Hans Grugger: Die Idee war gleich da, auch der Wunsch, den Ort noch einmal zu sehen, wo das Unglück passierte. Doch im Vorjahr war ich psychisch noch nicht so weit. Heuer passte mir das schon besser ins Programm, weil ich wieder halbwegs fit und gesund bin.
ORF.at: Als eine Art der Vergangenheitsbewältigung?

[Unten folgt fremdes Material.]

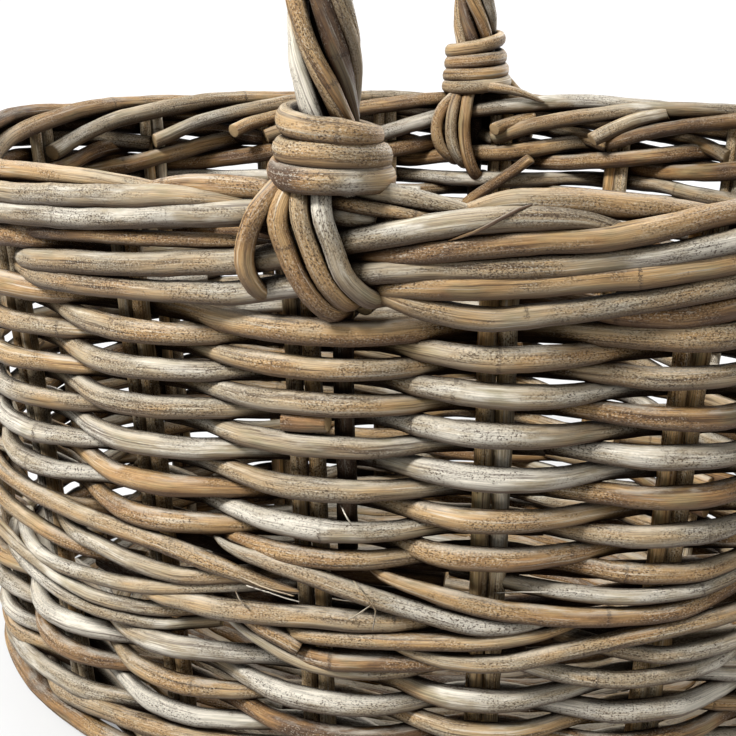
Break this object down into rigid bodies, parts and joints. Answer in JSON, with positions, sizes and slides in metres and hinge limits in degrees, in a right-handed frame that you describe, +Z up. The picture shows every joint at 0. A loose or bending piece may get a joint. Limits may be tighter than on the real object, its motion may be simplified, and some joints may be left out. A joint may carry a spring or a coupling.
{
  "type": "woven rattan basket",
  "caption": "Oval woven rattan shopping basket with flared sides, a stacked border, a twisted arch handle over its short axis and wound collars at the handle's feet.",
  "frame": {"origin": "middle of the underside of the base, on the floor", "axes": "+X along the long axis of the oval, +Y along the short axis from the front leg of the handle to the back one, +Z up"},
  "size_m": [0.4676, 0.3688, 0.4383],
  "materials": {
    "base_cane": "matt",
    "stake_cane": "matt",
    "siding_cane": "matt with a faint sheen",
    "wale_cane": "matt with a faint sheen",
    "border_cane": "matt with a faint sheen",
    "handle_cane": "satin, worn by hands",
    "collar_cane": "matt with a faint sheen",
    "tie_cane": "matt with a faint sheen"
  },
  "bodies": {
    "root": {"base_panel": "base_cane", "foot_ring": "base_cane", "stake_pair_01": "stake_cane", "stake_pair_02": "stake_cane", "stake_pair_03": "stake_cane", "stake_pair_04": "stake_cane", "stake_pair_05": "stake_cane", "stake_pair_06": "stake_cane", "stake_pair_07": "stake_cane", "stake_pair_08": "stake_cane", "stake_pair_09": "stake_cane", "stake_pair_10": "stake_cane", "stake_pair_11": "stake_cane", "stake_pair_12": "stake_cane", "stake_pair_13": "stake_cane", "stake_pair_14": "stake_cane", "stake_pair_15": "stake_cane", "stake_pair_16": "stake_cane", "stake_pair_17": "stake_cane", "stake_pair_18": "stake_cane", "foot_wale_cane_1": "wale_cane", "foot_wale_cane_2": "wale_cane", "foot_wale_cane_3": "wale_cane", "lower_siding_cane_1": "siding_cane", "lower_siding_cane_2": "siding_cane", "middle_wale_cane_1": "wale_cane", "middle_wale_cane_2": "wale_cane", "middle_wale_cane_3": "wale_cane", "upper_siding_cane_1": "siding_cane", "upper_siding_cane_2": "siding_cane", "top_wale_cane_1": "wale_cane", "top_wale_cane_2": "wale_cane", "top_wale_cane_3": "wale_cane", "border_outer_lower": "border_cane", "border_outer_upper": "border_cane", "border_inner": "border_cane", "border_top_left": "border_cane", "border_top_right": "border_cane", "handle_bow": "handle_cane", "handle_strand_1": "handle_cane", "handle_strand_2": "handle_cane", "handle_strand_3": "handle_cane", "handle_strand_4": "handle_cane", "handle_strand_5": "handle_cane", "front_collar": "collar_cane", "back_collar": "collar_cane", "front_outer_tie_1": "tie_cane", "front_outer_tie_2": "tie_cane", "front_outer_tie_3": "tie_cane", "front_outer_tie_4": "tie_cane", "front_inner_tie_1": "tie_cane", "front_inner_tie_2": "tie_cane", "front_inner_tie_3": "tie_cane", "back_outer_tie_1": "tie_cane", "back_outer_tie_2": "tie_cane", "back_outer_tie_3": "tie_cane", "back_outer_tie_4": "tie_cane", "back_inner_tie_1": "tie_cane", "back_inner_tie_2": "tie_cane", "back_inner_tie_3": "tie_cane"}
  },
  "joints": []
}
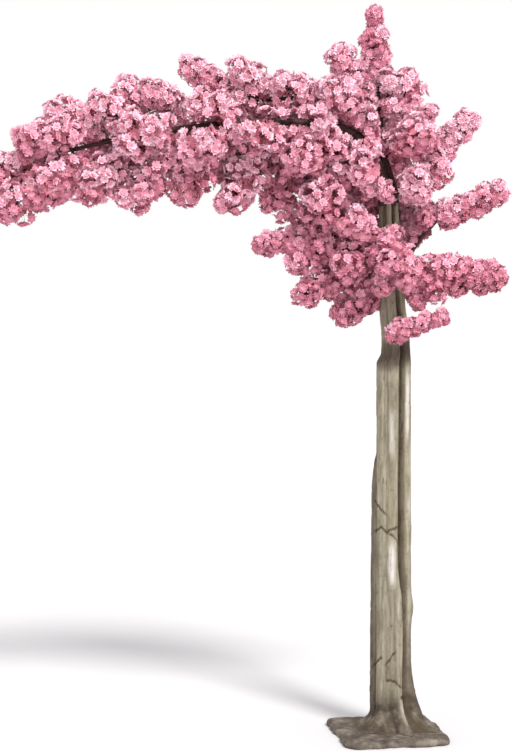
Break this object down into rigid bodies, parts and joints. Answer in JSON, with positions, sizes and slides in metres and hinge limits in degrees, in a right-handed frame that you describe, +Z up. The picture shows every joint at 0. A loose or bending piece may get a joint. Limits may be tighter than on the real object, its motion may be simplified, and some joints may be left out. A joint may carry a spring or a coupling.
{
  "type": "artificial cherry blossom tree",
  "caption": "Artificial cherry blossom tree: a moulded bundle trunk on a flat foot, with pink silk blossom along limbs that reach level to one side as half of an arch.",
  "frame": {"origin": "on the flat underside of the foot, straight below the trunk", "axes": "+Z up the trunk; the half arch reaches towards -X; -Y is the front of the tree"},
  "size_m": [1.8488, 0.4916, 2.5068],
  "materials": {
    "foot_moulding": "matt brown-grey moulded skin over a flat steel plate",
    "trunk_bark": "matt moulded bark, pale khaki grey with dark grooves and cracks",
    "limb_bark": "matt dark brown wrapped limb",
    "silk_pale": "matt silk petals, pale pink",
    "silk_mid": "matt silk petals, mid pink",
    "silk_rose": "matt silk petals, deep rose"
  },
  "bodies": {
    "root": {"foot_plate": "foot_moulding", "trunk": "trunk_bark", "arch_rise": "limb_bark", "arch_span": "limb_bark", "arch_upper": "limb_bark", "leader": "limb_bark", "limb_right_high": "limb_bark", "limb_right_mid": "limb_bark", "limb_left": "limb_bark", "blossom_tip_hook": "silk_mid", "blossom_tip_nose": "silk_mid", "blossom_tip_crest": "silk_mid", "blossom_crest_far": "silk_pale", "blossom_crest_mid": "silk_pale", "blossom_crest_peak": "silk_pale", "blossom_crest_near": "silk_pale", "blossom_crest_low": "silk_pale", "blossom_knob": "silk_pale", "blossom_crest_high": "silk_pale", "blossom_shoulder_top": "silk_pale", "blossom_cheek_far": "silk_pale", "blossom_cheek_mid": "silk_pale", "blossom_cheek_near": "silk_pale", "blossom_shoulder_mid": "silk_pale", "blossom_shoulder_front": "silk_pale", "blossom_shoulder_low": "silk_mid", "blossom_belly_far": "silk_mid", "blossom_belly_mid": "silk_mid", "blossom_belly_near": "silk_mid", "blossom_belly_close": "silk_mid", "blossom_belly_root": "silk_mid", "blossom_back_far": "silk_rose", "blossom_back_mid": "silk_rose", "blossom_back_near": "silk_rose", "blossom_back_shoulder": "silk_rose", "blossom_spire": "silk_pale", "blossom_left_horn": "silk_pale", "blossom_crown_left": "silk_pale", "blossom_crown_right_top": "silk_pale", "blossom_crown_right": "silk_pale", "blossom_crown_right_low": "silk_pale", "blossom_crown_center": "silk_pale", "blossom_right_lobe": "silk_pale", "blossom_right_lobe_low": "silk_mid", "blossom_back_crown_high": "silk_rose", "blossom_back_crown_low": "silk_rose", "blossom_collar_left": "silk_mid", "blossom_collar_front": "silk_rose", "blossom_collar_right": "silk_mid", "blossom_throat": "silk_rose", "blossom_throat_left": "silk_rose", "blossom_throat_right": "silk_rose", "blossom_hang_left": "silk_rose", "blossom_stray_left": "silk_rose", "blossom_skirt_left": "silk_rose", "blossom_skirt_low": "silk_rose", "blossom_back_collar": "silk_rose", "blossom_spray_up": "silk_mid", "blossom_spray_out": "silk_rose", "blossom_spray_low": "silk_rose"}
  },
  "joints": []
}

Grugger: Ja, schon. Es war für mich der nächste Schritt, das Geschehene zu verarbeiten und auch abzuschließen. Wobei es ein Blödsinn ist, zu glauben, das jemals ganz abhaken zu können. Ich kann immerhin versuchen, mit diesem Ort meinen inneren Frieden zu schließen. Das scheint mir meinem Gefühl nach recht gut gelungen zu sein.

GEPA/Wolfgang Grebien
Grugger besuchte jene Stelle, die sein Leben von Grund auf veränderte
ORF.at: Was ging Ihnen durch den Kopf?
Grugger: Es war so ähnlich wie damals, als ich mir meinen Sturz zum ersten Mal auf Video angesehen habe. Es war emotionslos. Weil mir die Beziehung dazu fehlt, die Erinnerung an den Moment des Unfalls und an die Wochen und Monate danach. Ich war relativ gelassen. Klar, in der Mausefalle sind mir schon die Emotionen hochgekommen, weil ich ja weiß, was an dieser Stelle passiert ist und wie ich gelitten habe, um ins normale Leben zurückzufinden.

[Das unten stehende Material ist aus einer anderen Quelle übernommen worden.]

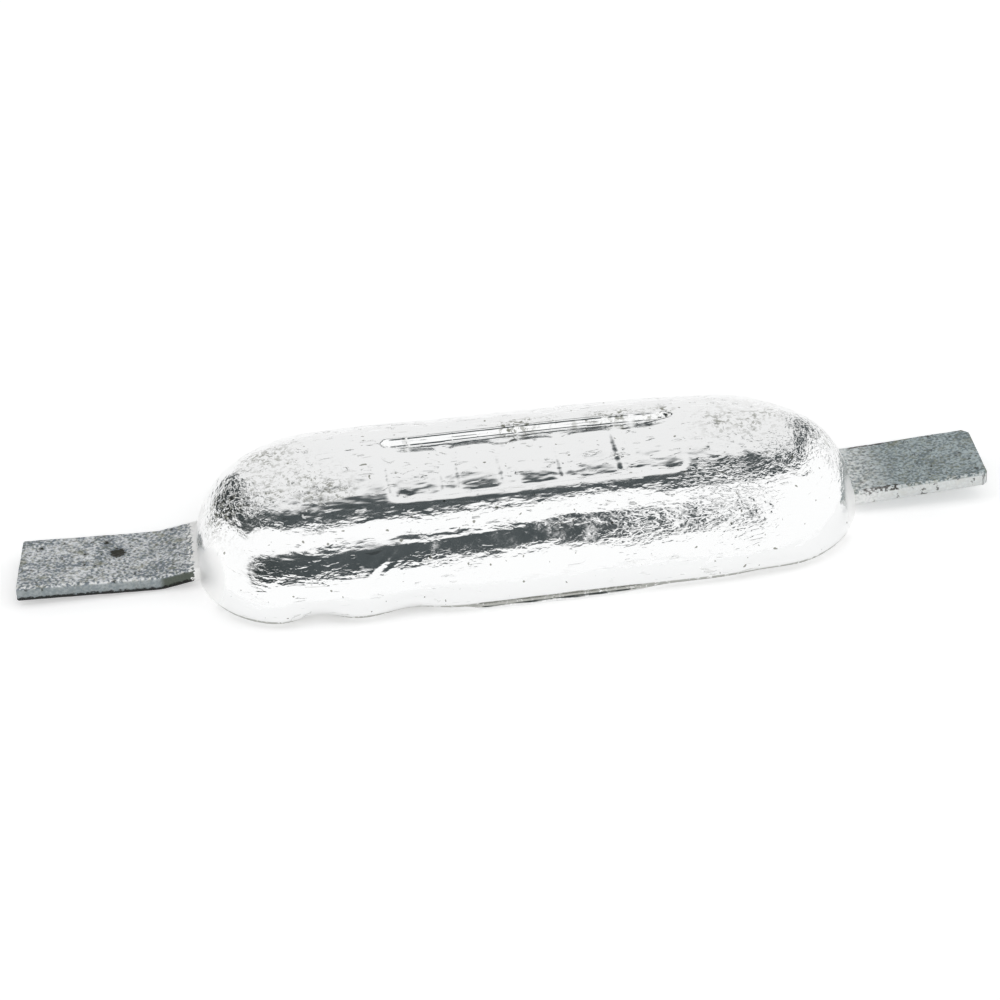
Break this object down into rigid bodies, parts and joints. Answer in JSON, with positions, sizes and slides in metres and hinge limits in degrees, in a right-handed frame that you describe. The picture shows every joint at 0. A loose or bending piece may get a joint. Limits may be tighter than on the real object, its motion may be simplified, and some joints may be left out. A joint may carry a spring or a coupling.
{
  "type": "sacrificial anode",
  "caption": "Weld-on hull anode: a pillow-shaped zinc casting with a sunk name panel, on a flat steel strap whose cranked and straight tails weld to the hull.",
  "frame": {"origin": "middle of the casting's poured back face, the face that lies against the hull", "axes": "+X along the strap towards the straight tail, +Z out of the back face towards the crown"},
  "size_m": [0.3027, 0.085, 0.0284],
  "materials": {
    "zinc": "bright as-cast zinc, wrinkled skin with cold laps, small pits and dark dross specks",
    "galvanised_steel": "dull hot-dip galvanised steel, mottled blue-grey with brown stains and dark pits"
  },
  "bodies": {
    "root": {"steel_strap": "galvanised_steel", "zinc_casting": "zinc"}
  },
  "joints": []
}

ORF.at: Die Streif war es, die Ihre Karriere beendete. Verspüren Sie keinen Groll?
Grugger: Nein. Ich würde eher sagen, dass mich die Streif zusammen mit den ÖAMTC-Notärzten und den Medizinern in Innsbruck am Leben ließ. Ich wurde sensationell versorgt. So sehe ich das, von daher bin ich dankbar, dass nicht mehr passiert ist. Vielleicht rettete oder schenkte die Streif mir sogar das Leben. Wer weiß, was sonst irgendwann noch passiert wäre, hätte die Streif meine Karriere zuvor nicht beendet. Aber das war nie ein Thema für mich und keine Überlegung wert.
ORF.at: Haben Sie mit dem Skisport auch mental schon abgeschlossen?

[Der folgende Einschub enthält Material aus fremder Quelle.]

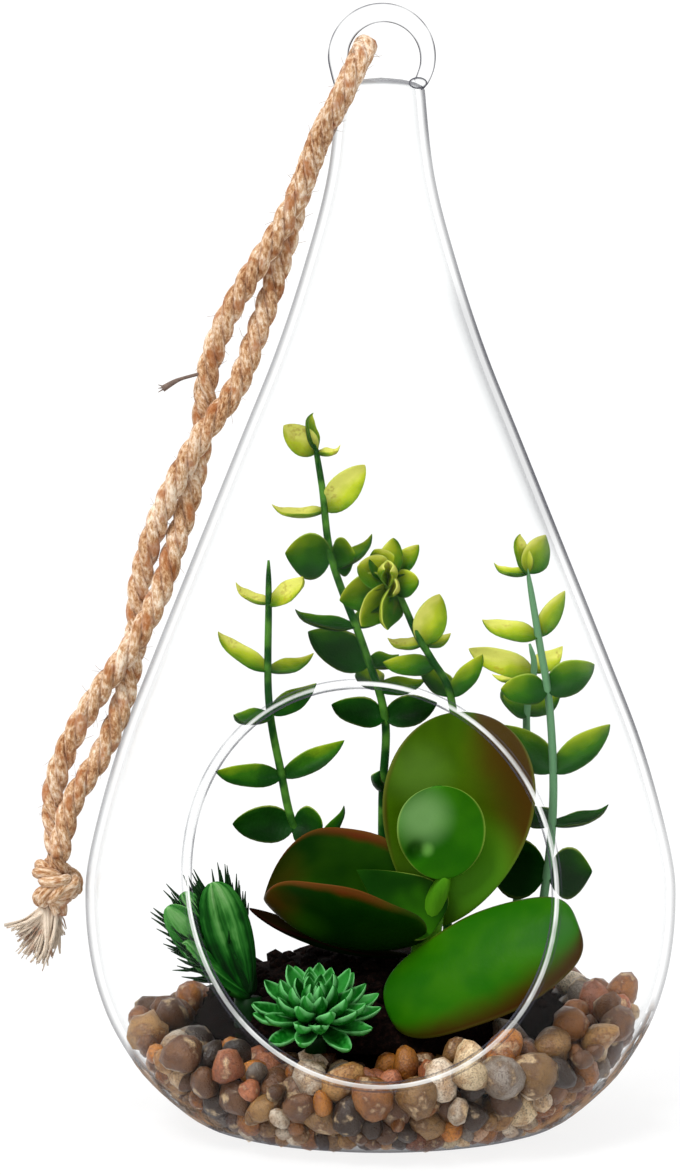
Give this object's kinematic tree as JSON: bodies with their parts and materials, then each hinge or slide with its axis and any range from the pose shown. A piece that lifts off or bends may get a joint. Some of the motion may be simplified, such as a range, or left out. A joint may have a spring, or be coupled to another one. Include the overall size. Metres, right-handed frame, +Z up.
{
  "type": "glass plant terrarium",
  "caption": "Teardrop blown-glass terrarium with an oval front window and a rod loop, holding pebbles, soil and succulents, with a jute hanging rope knotted at its end.",
  "frame": {"origin": "middle of the flat base of the glass, on the surface it stands on", "axes": "+Z up through the neck and the loop, -Y out of the front window, +X to the right as seen from the front"},
  "size_m": [0.1371, 0.1143, 0.2301],
  "materials": {
    "clear_glass": "clear blown glass with a fire-polished window rim",
    "pebbles": "rounded river pebbles in tan, brown, orange, grey and white",
    "soil": "dark crumbly planting soil with bark grains",
    "paddle_leaf_green": "waxy green leaf with a reddish margin",
    "leafy_stem_green": "leaf green below turning yellow lime at the tips",
    "aloe_green": "dark green toothed blade, paler at the tip",
    "rosette_green": "emerald green leaf with pale edges",
    "jute": "three-strand twisted jute with loose fibres"
  },
  "bodies": {
    "root": {"glass_vessel": "clear_glass", "glass_loop": "clear_glass", "pebble_bed": "pebbles", "soil_mound": "soil", "paddle_stem": "paddle_leaf_green", "paddle_leaf_back": "paddle_leaf_green", "paddle_leaf_cupped": "paddle_leaf_green", "paddle_leaf_left": "paddle_leaf_green", "paddle_leaf_front": "paddle_leaf_green", "paddle_leaf_inner": "paddle_leaf_green", "paddle_leaf_low": "paddle_leaf_green", "leafy_stem_left": "leafy_stem_green", "leafy_stem_tall": "leafy_stem_green", "leafy_stem_middle": "leafy_stem_green", "leafy_stem_right": "leafy_stem_green", "leafy_stem_back": "leafy_stem_green", "aloe": "aloe_green", "rosette": "rosette_green", "hanging_rope": "jute", "rope_knot": "jute", "rope_tails": "jute"}
  },
  "joints": []
}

Grugger: Sagen wir so: Ich vermisse das Umfeld und die Teamkollegen, das gemeinsame Unterwegssein. Das geht mir schon ein bisschen ab. Oder bei schönem Wetter wie hier in Kitzbühel oder auch in Wengen, da sitz ich vor dem Fernseher und denke sentimental an diese schöne Zeit zurück. Ich fühle aber, dass ich für mich mit dem Rennsport komplett abgeschlossen habe. Das ist in Ordnung, so wie es ist. Wenn der Körper nicht mehr kann, ist die Sache erledigt. Von daher fiel mir der Abschied gar nicht so schwer.
ORF.at: Was sind die Tücken der Streif, was macht sie so gefährlich?
Grugger: Für mich waren es die ersten zehn Sekunden, die Mausefalle (lacht). Oder sagen wir die ersten 25 Sekunden mit Steilhangausfahrt. Und dann die Hausbergkante und die Traverse. Das sind die absoluten Höhepunkte hier hinunter. Die interessantesten Passagen, aber auch die gefährlichsten. Vor allem wenn es eisig und wellig ist. Dann ist es gleich noch um ein Eck schwerer.
ORF.at: Können Sie sich an frühere Gedanken im Starthaus erinnern?
Grugger: Wir stehen einfach oben und hauen uns raus. Für Gedanken ist kein Platz. Im Vorfeld zu viel nachzudenken, wäre sogar gefährlich, schneller wird man dadurch jedenfalls nicht. Jeder Fahrer sollte einfach aufs Rennen konzentriert sein, auf die Linie und darauf, seine beste Leistung abzurufen - nicht auf die Gefahren. Denn erst der Gedanke daran macht die Streif erst richtig gefährlich. Wer auf der Streif aber gewinnen will, muss nicht nur mutig sein, er muss es auch skifahrerisch draufhaben und die körperlichen Voraussetzungen mitbringen.
ORF.at: Wer im ÖSV-Team erfüllt derzeit all diese Voraussetzungen?
Grugger: Grundsätzlich alle, oder zumindest viele. Derzeit am besten drauf sind sicher (Klaus) Kröll und (Hannes) Reichelt. Ich hoffe, dass die Burschen das Beste rausholen. (Max) Franz muss man nach dem Sturz in Beaver Creek noch Zeit geben und von Rennen zu Rennen schauen. (Georg) Streitberger fehlt derzeit das nötige Selbstvertrauen, um ganz vorne reinzufahren. (Joachim) Puchner hat sich dafür super entwickelt, und auch Romed Baumann wird immer besser. Zu rechnen ist in Kitzbühel mit ihnen allen.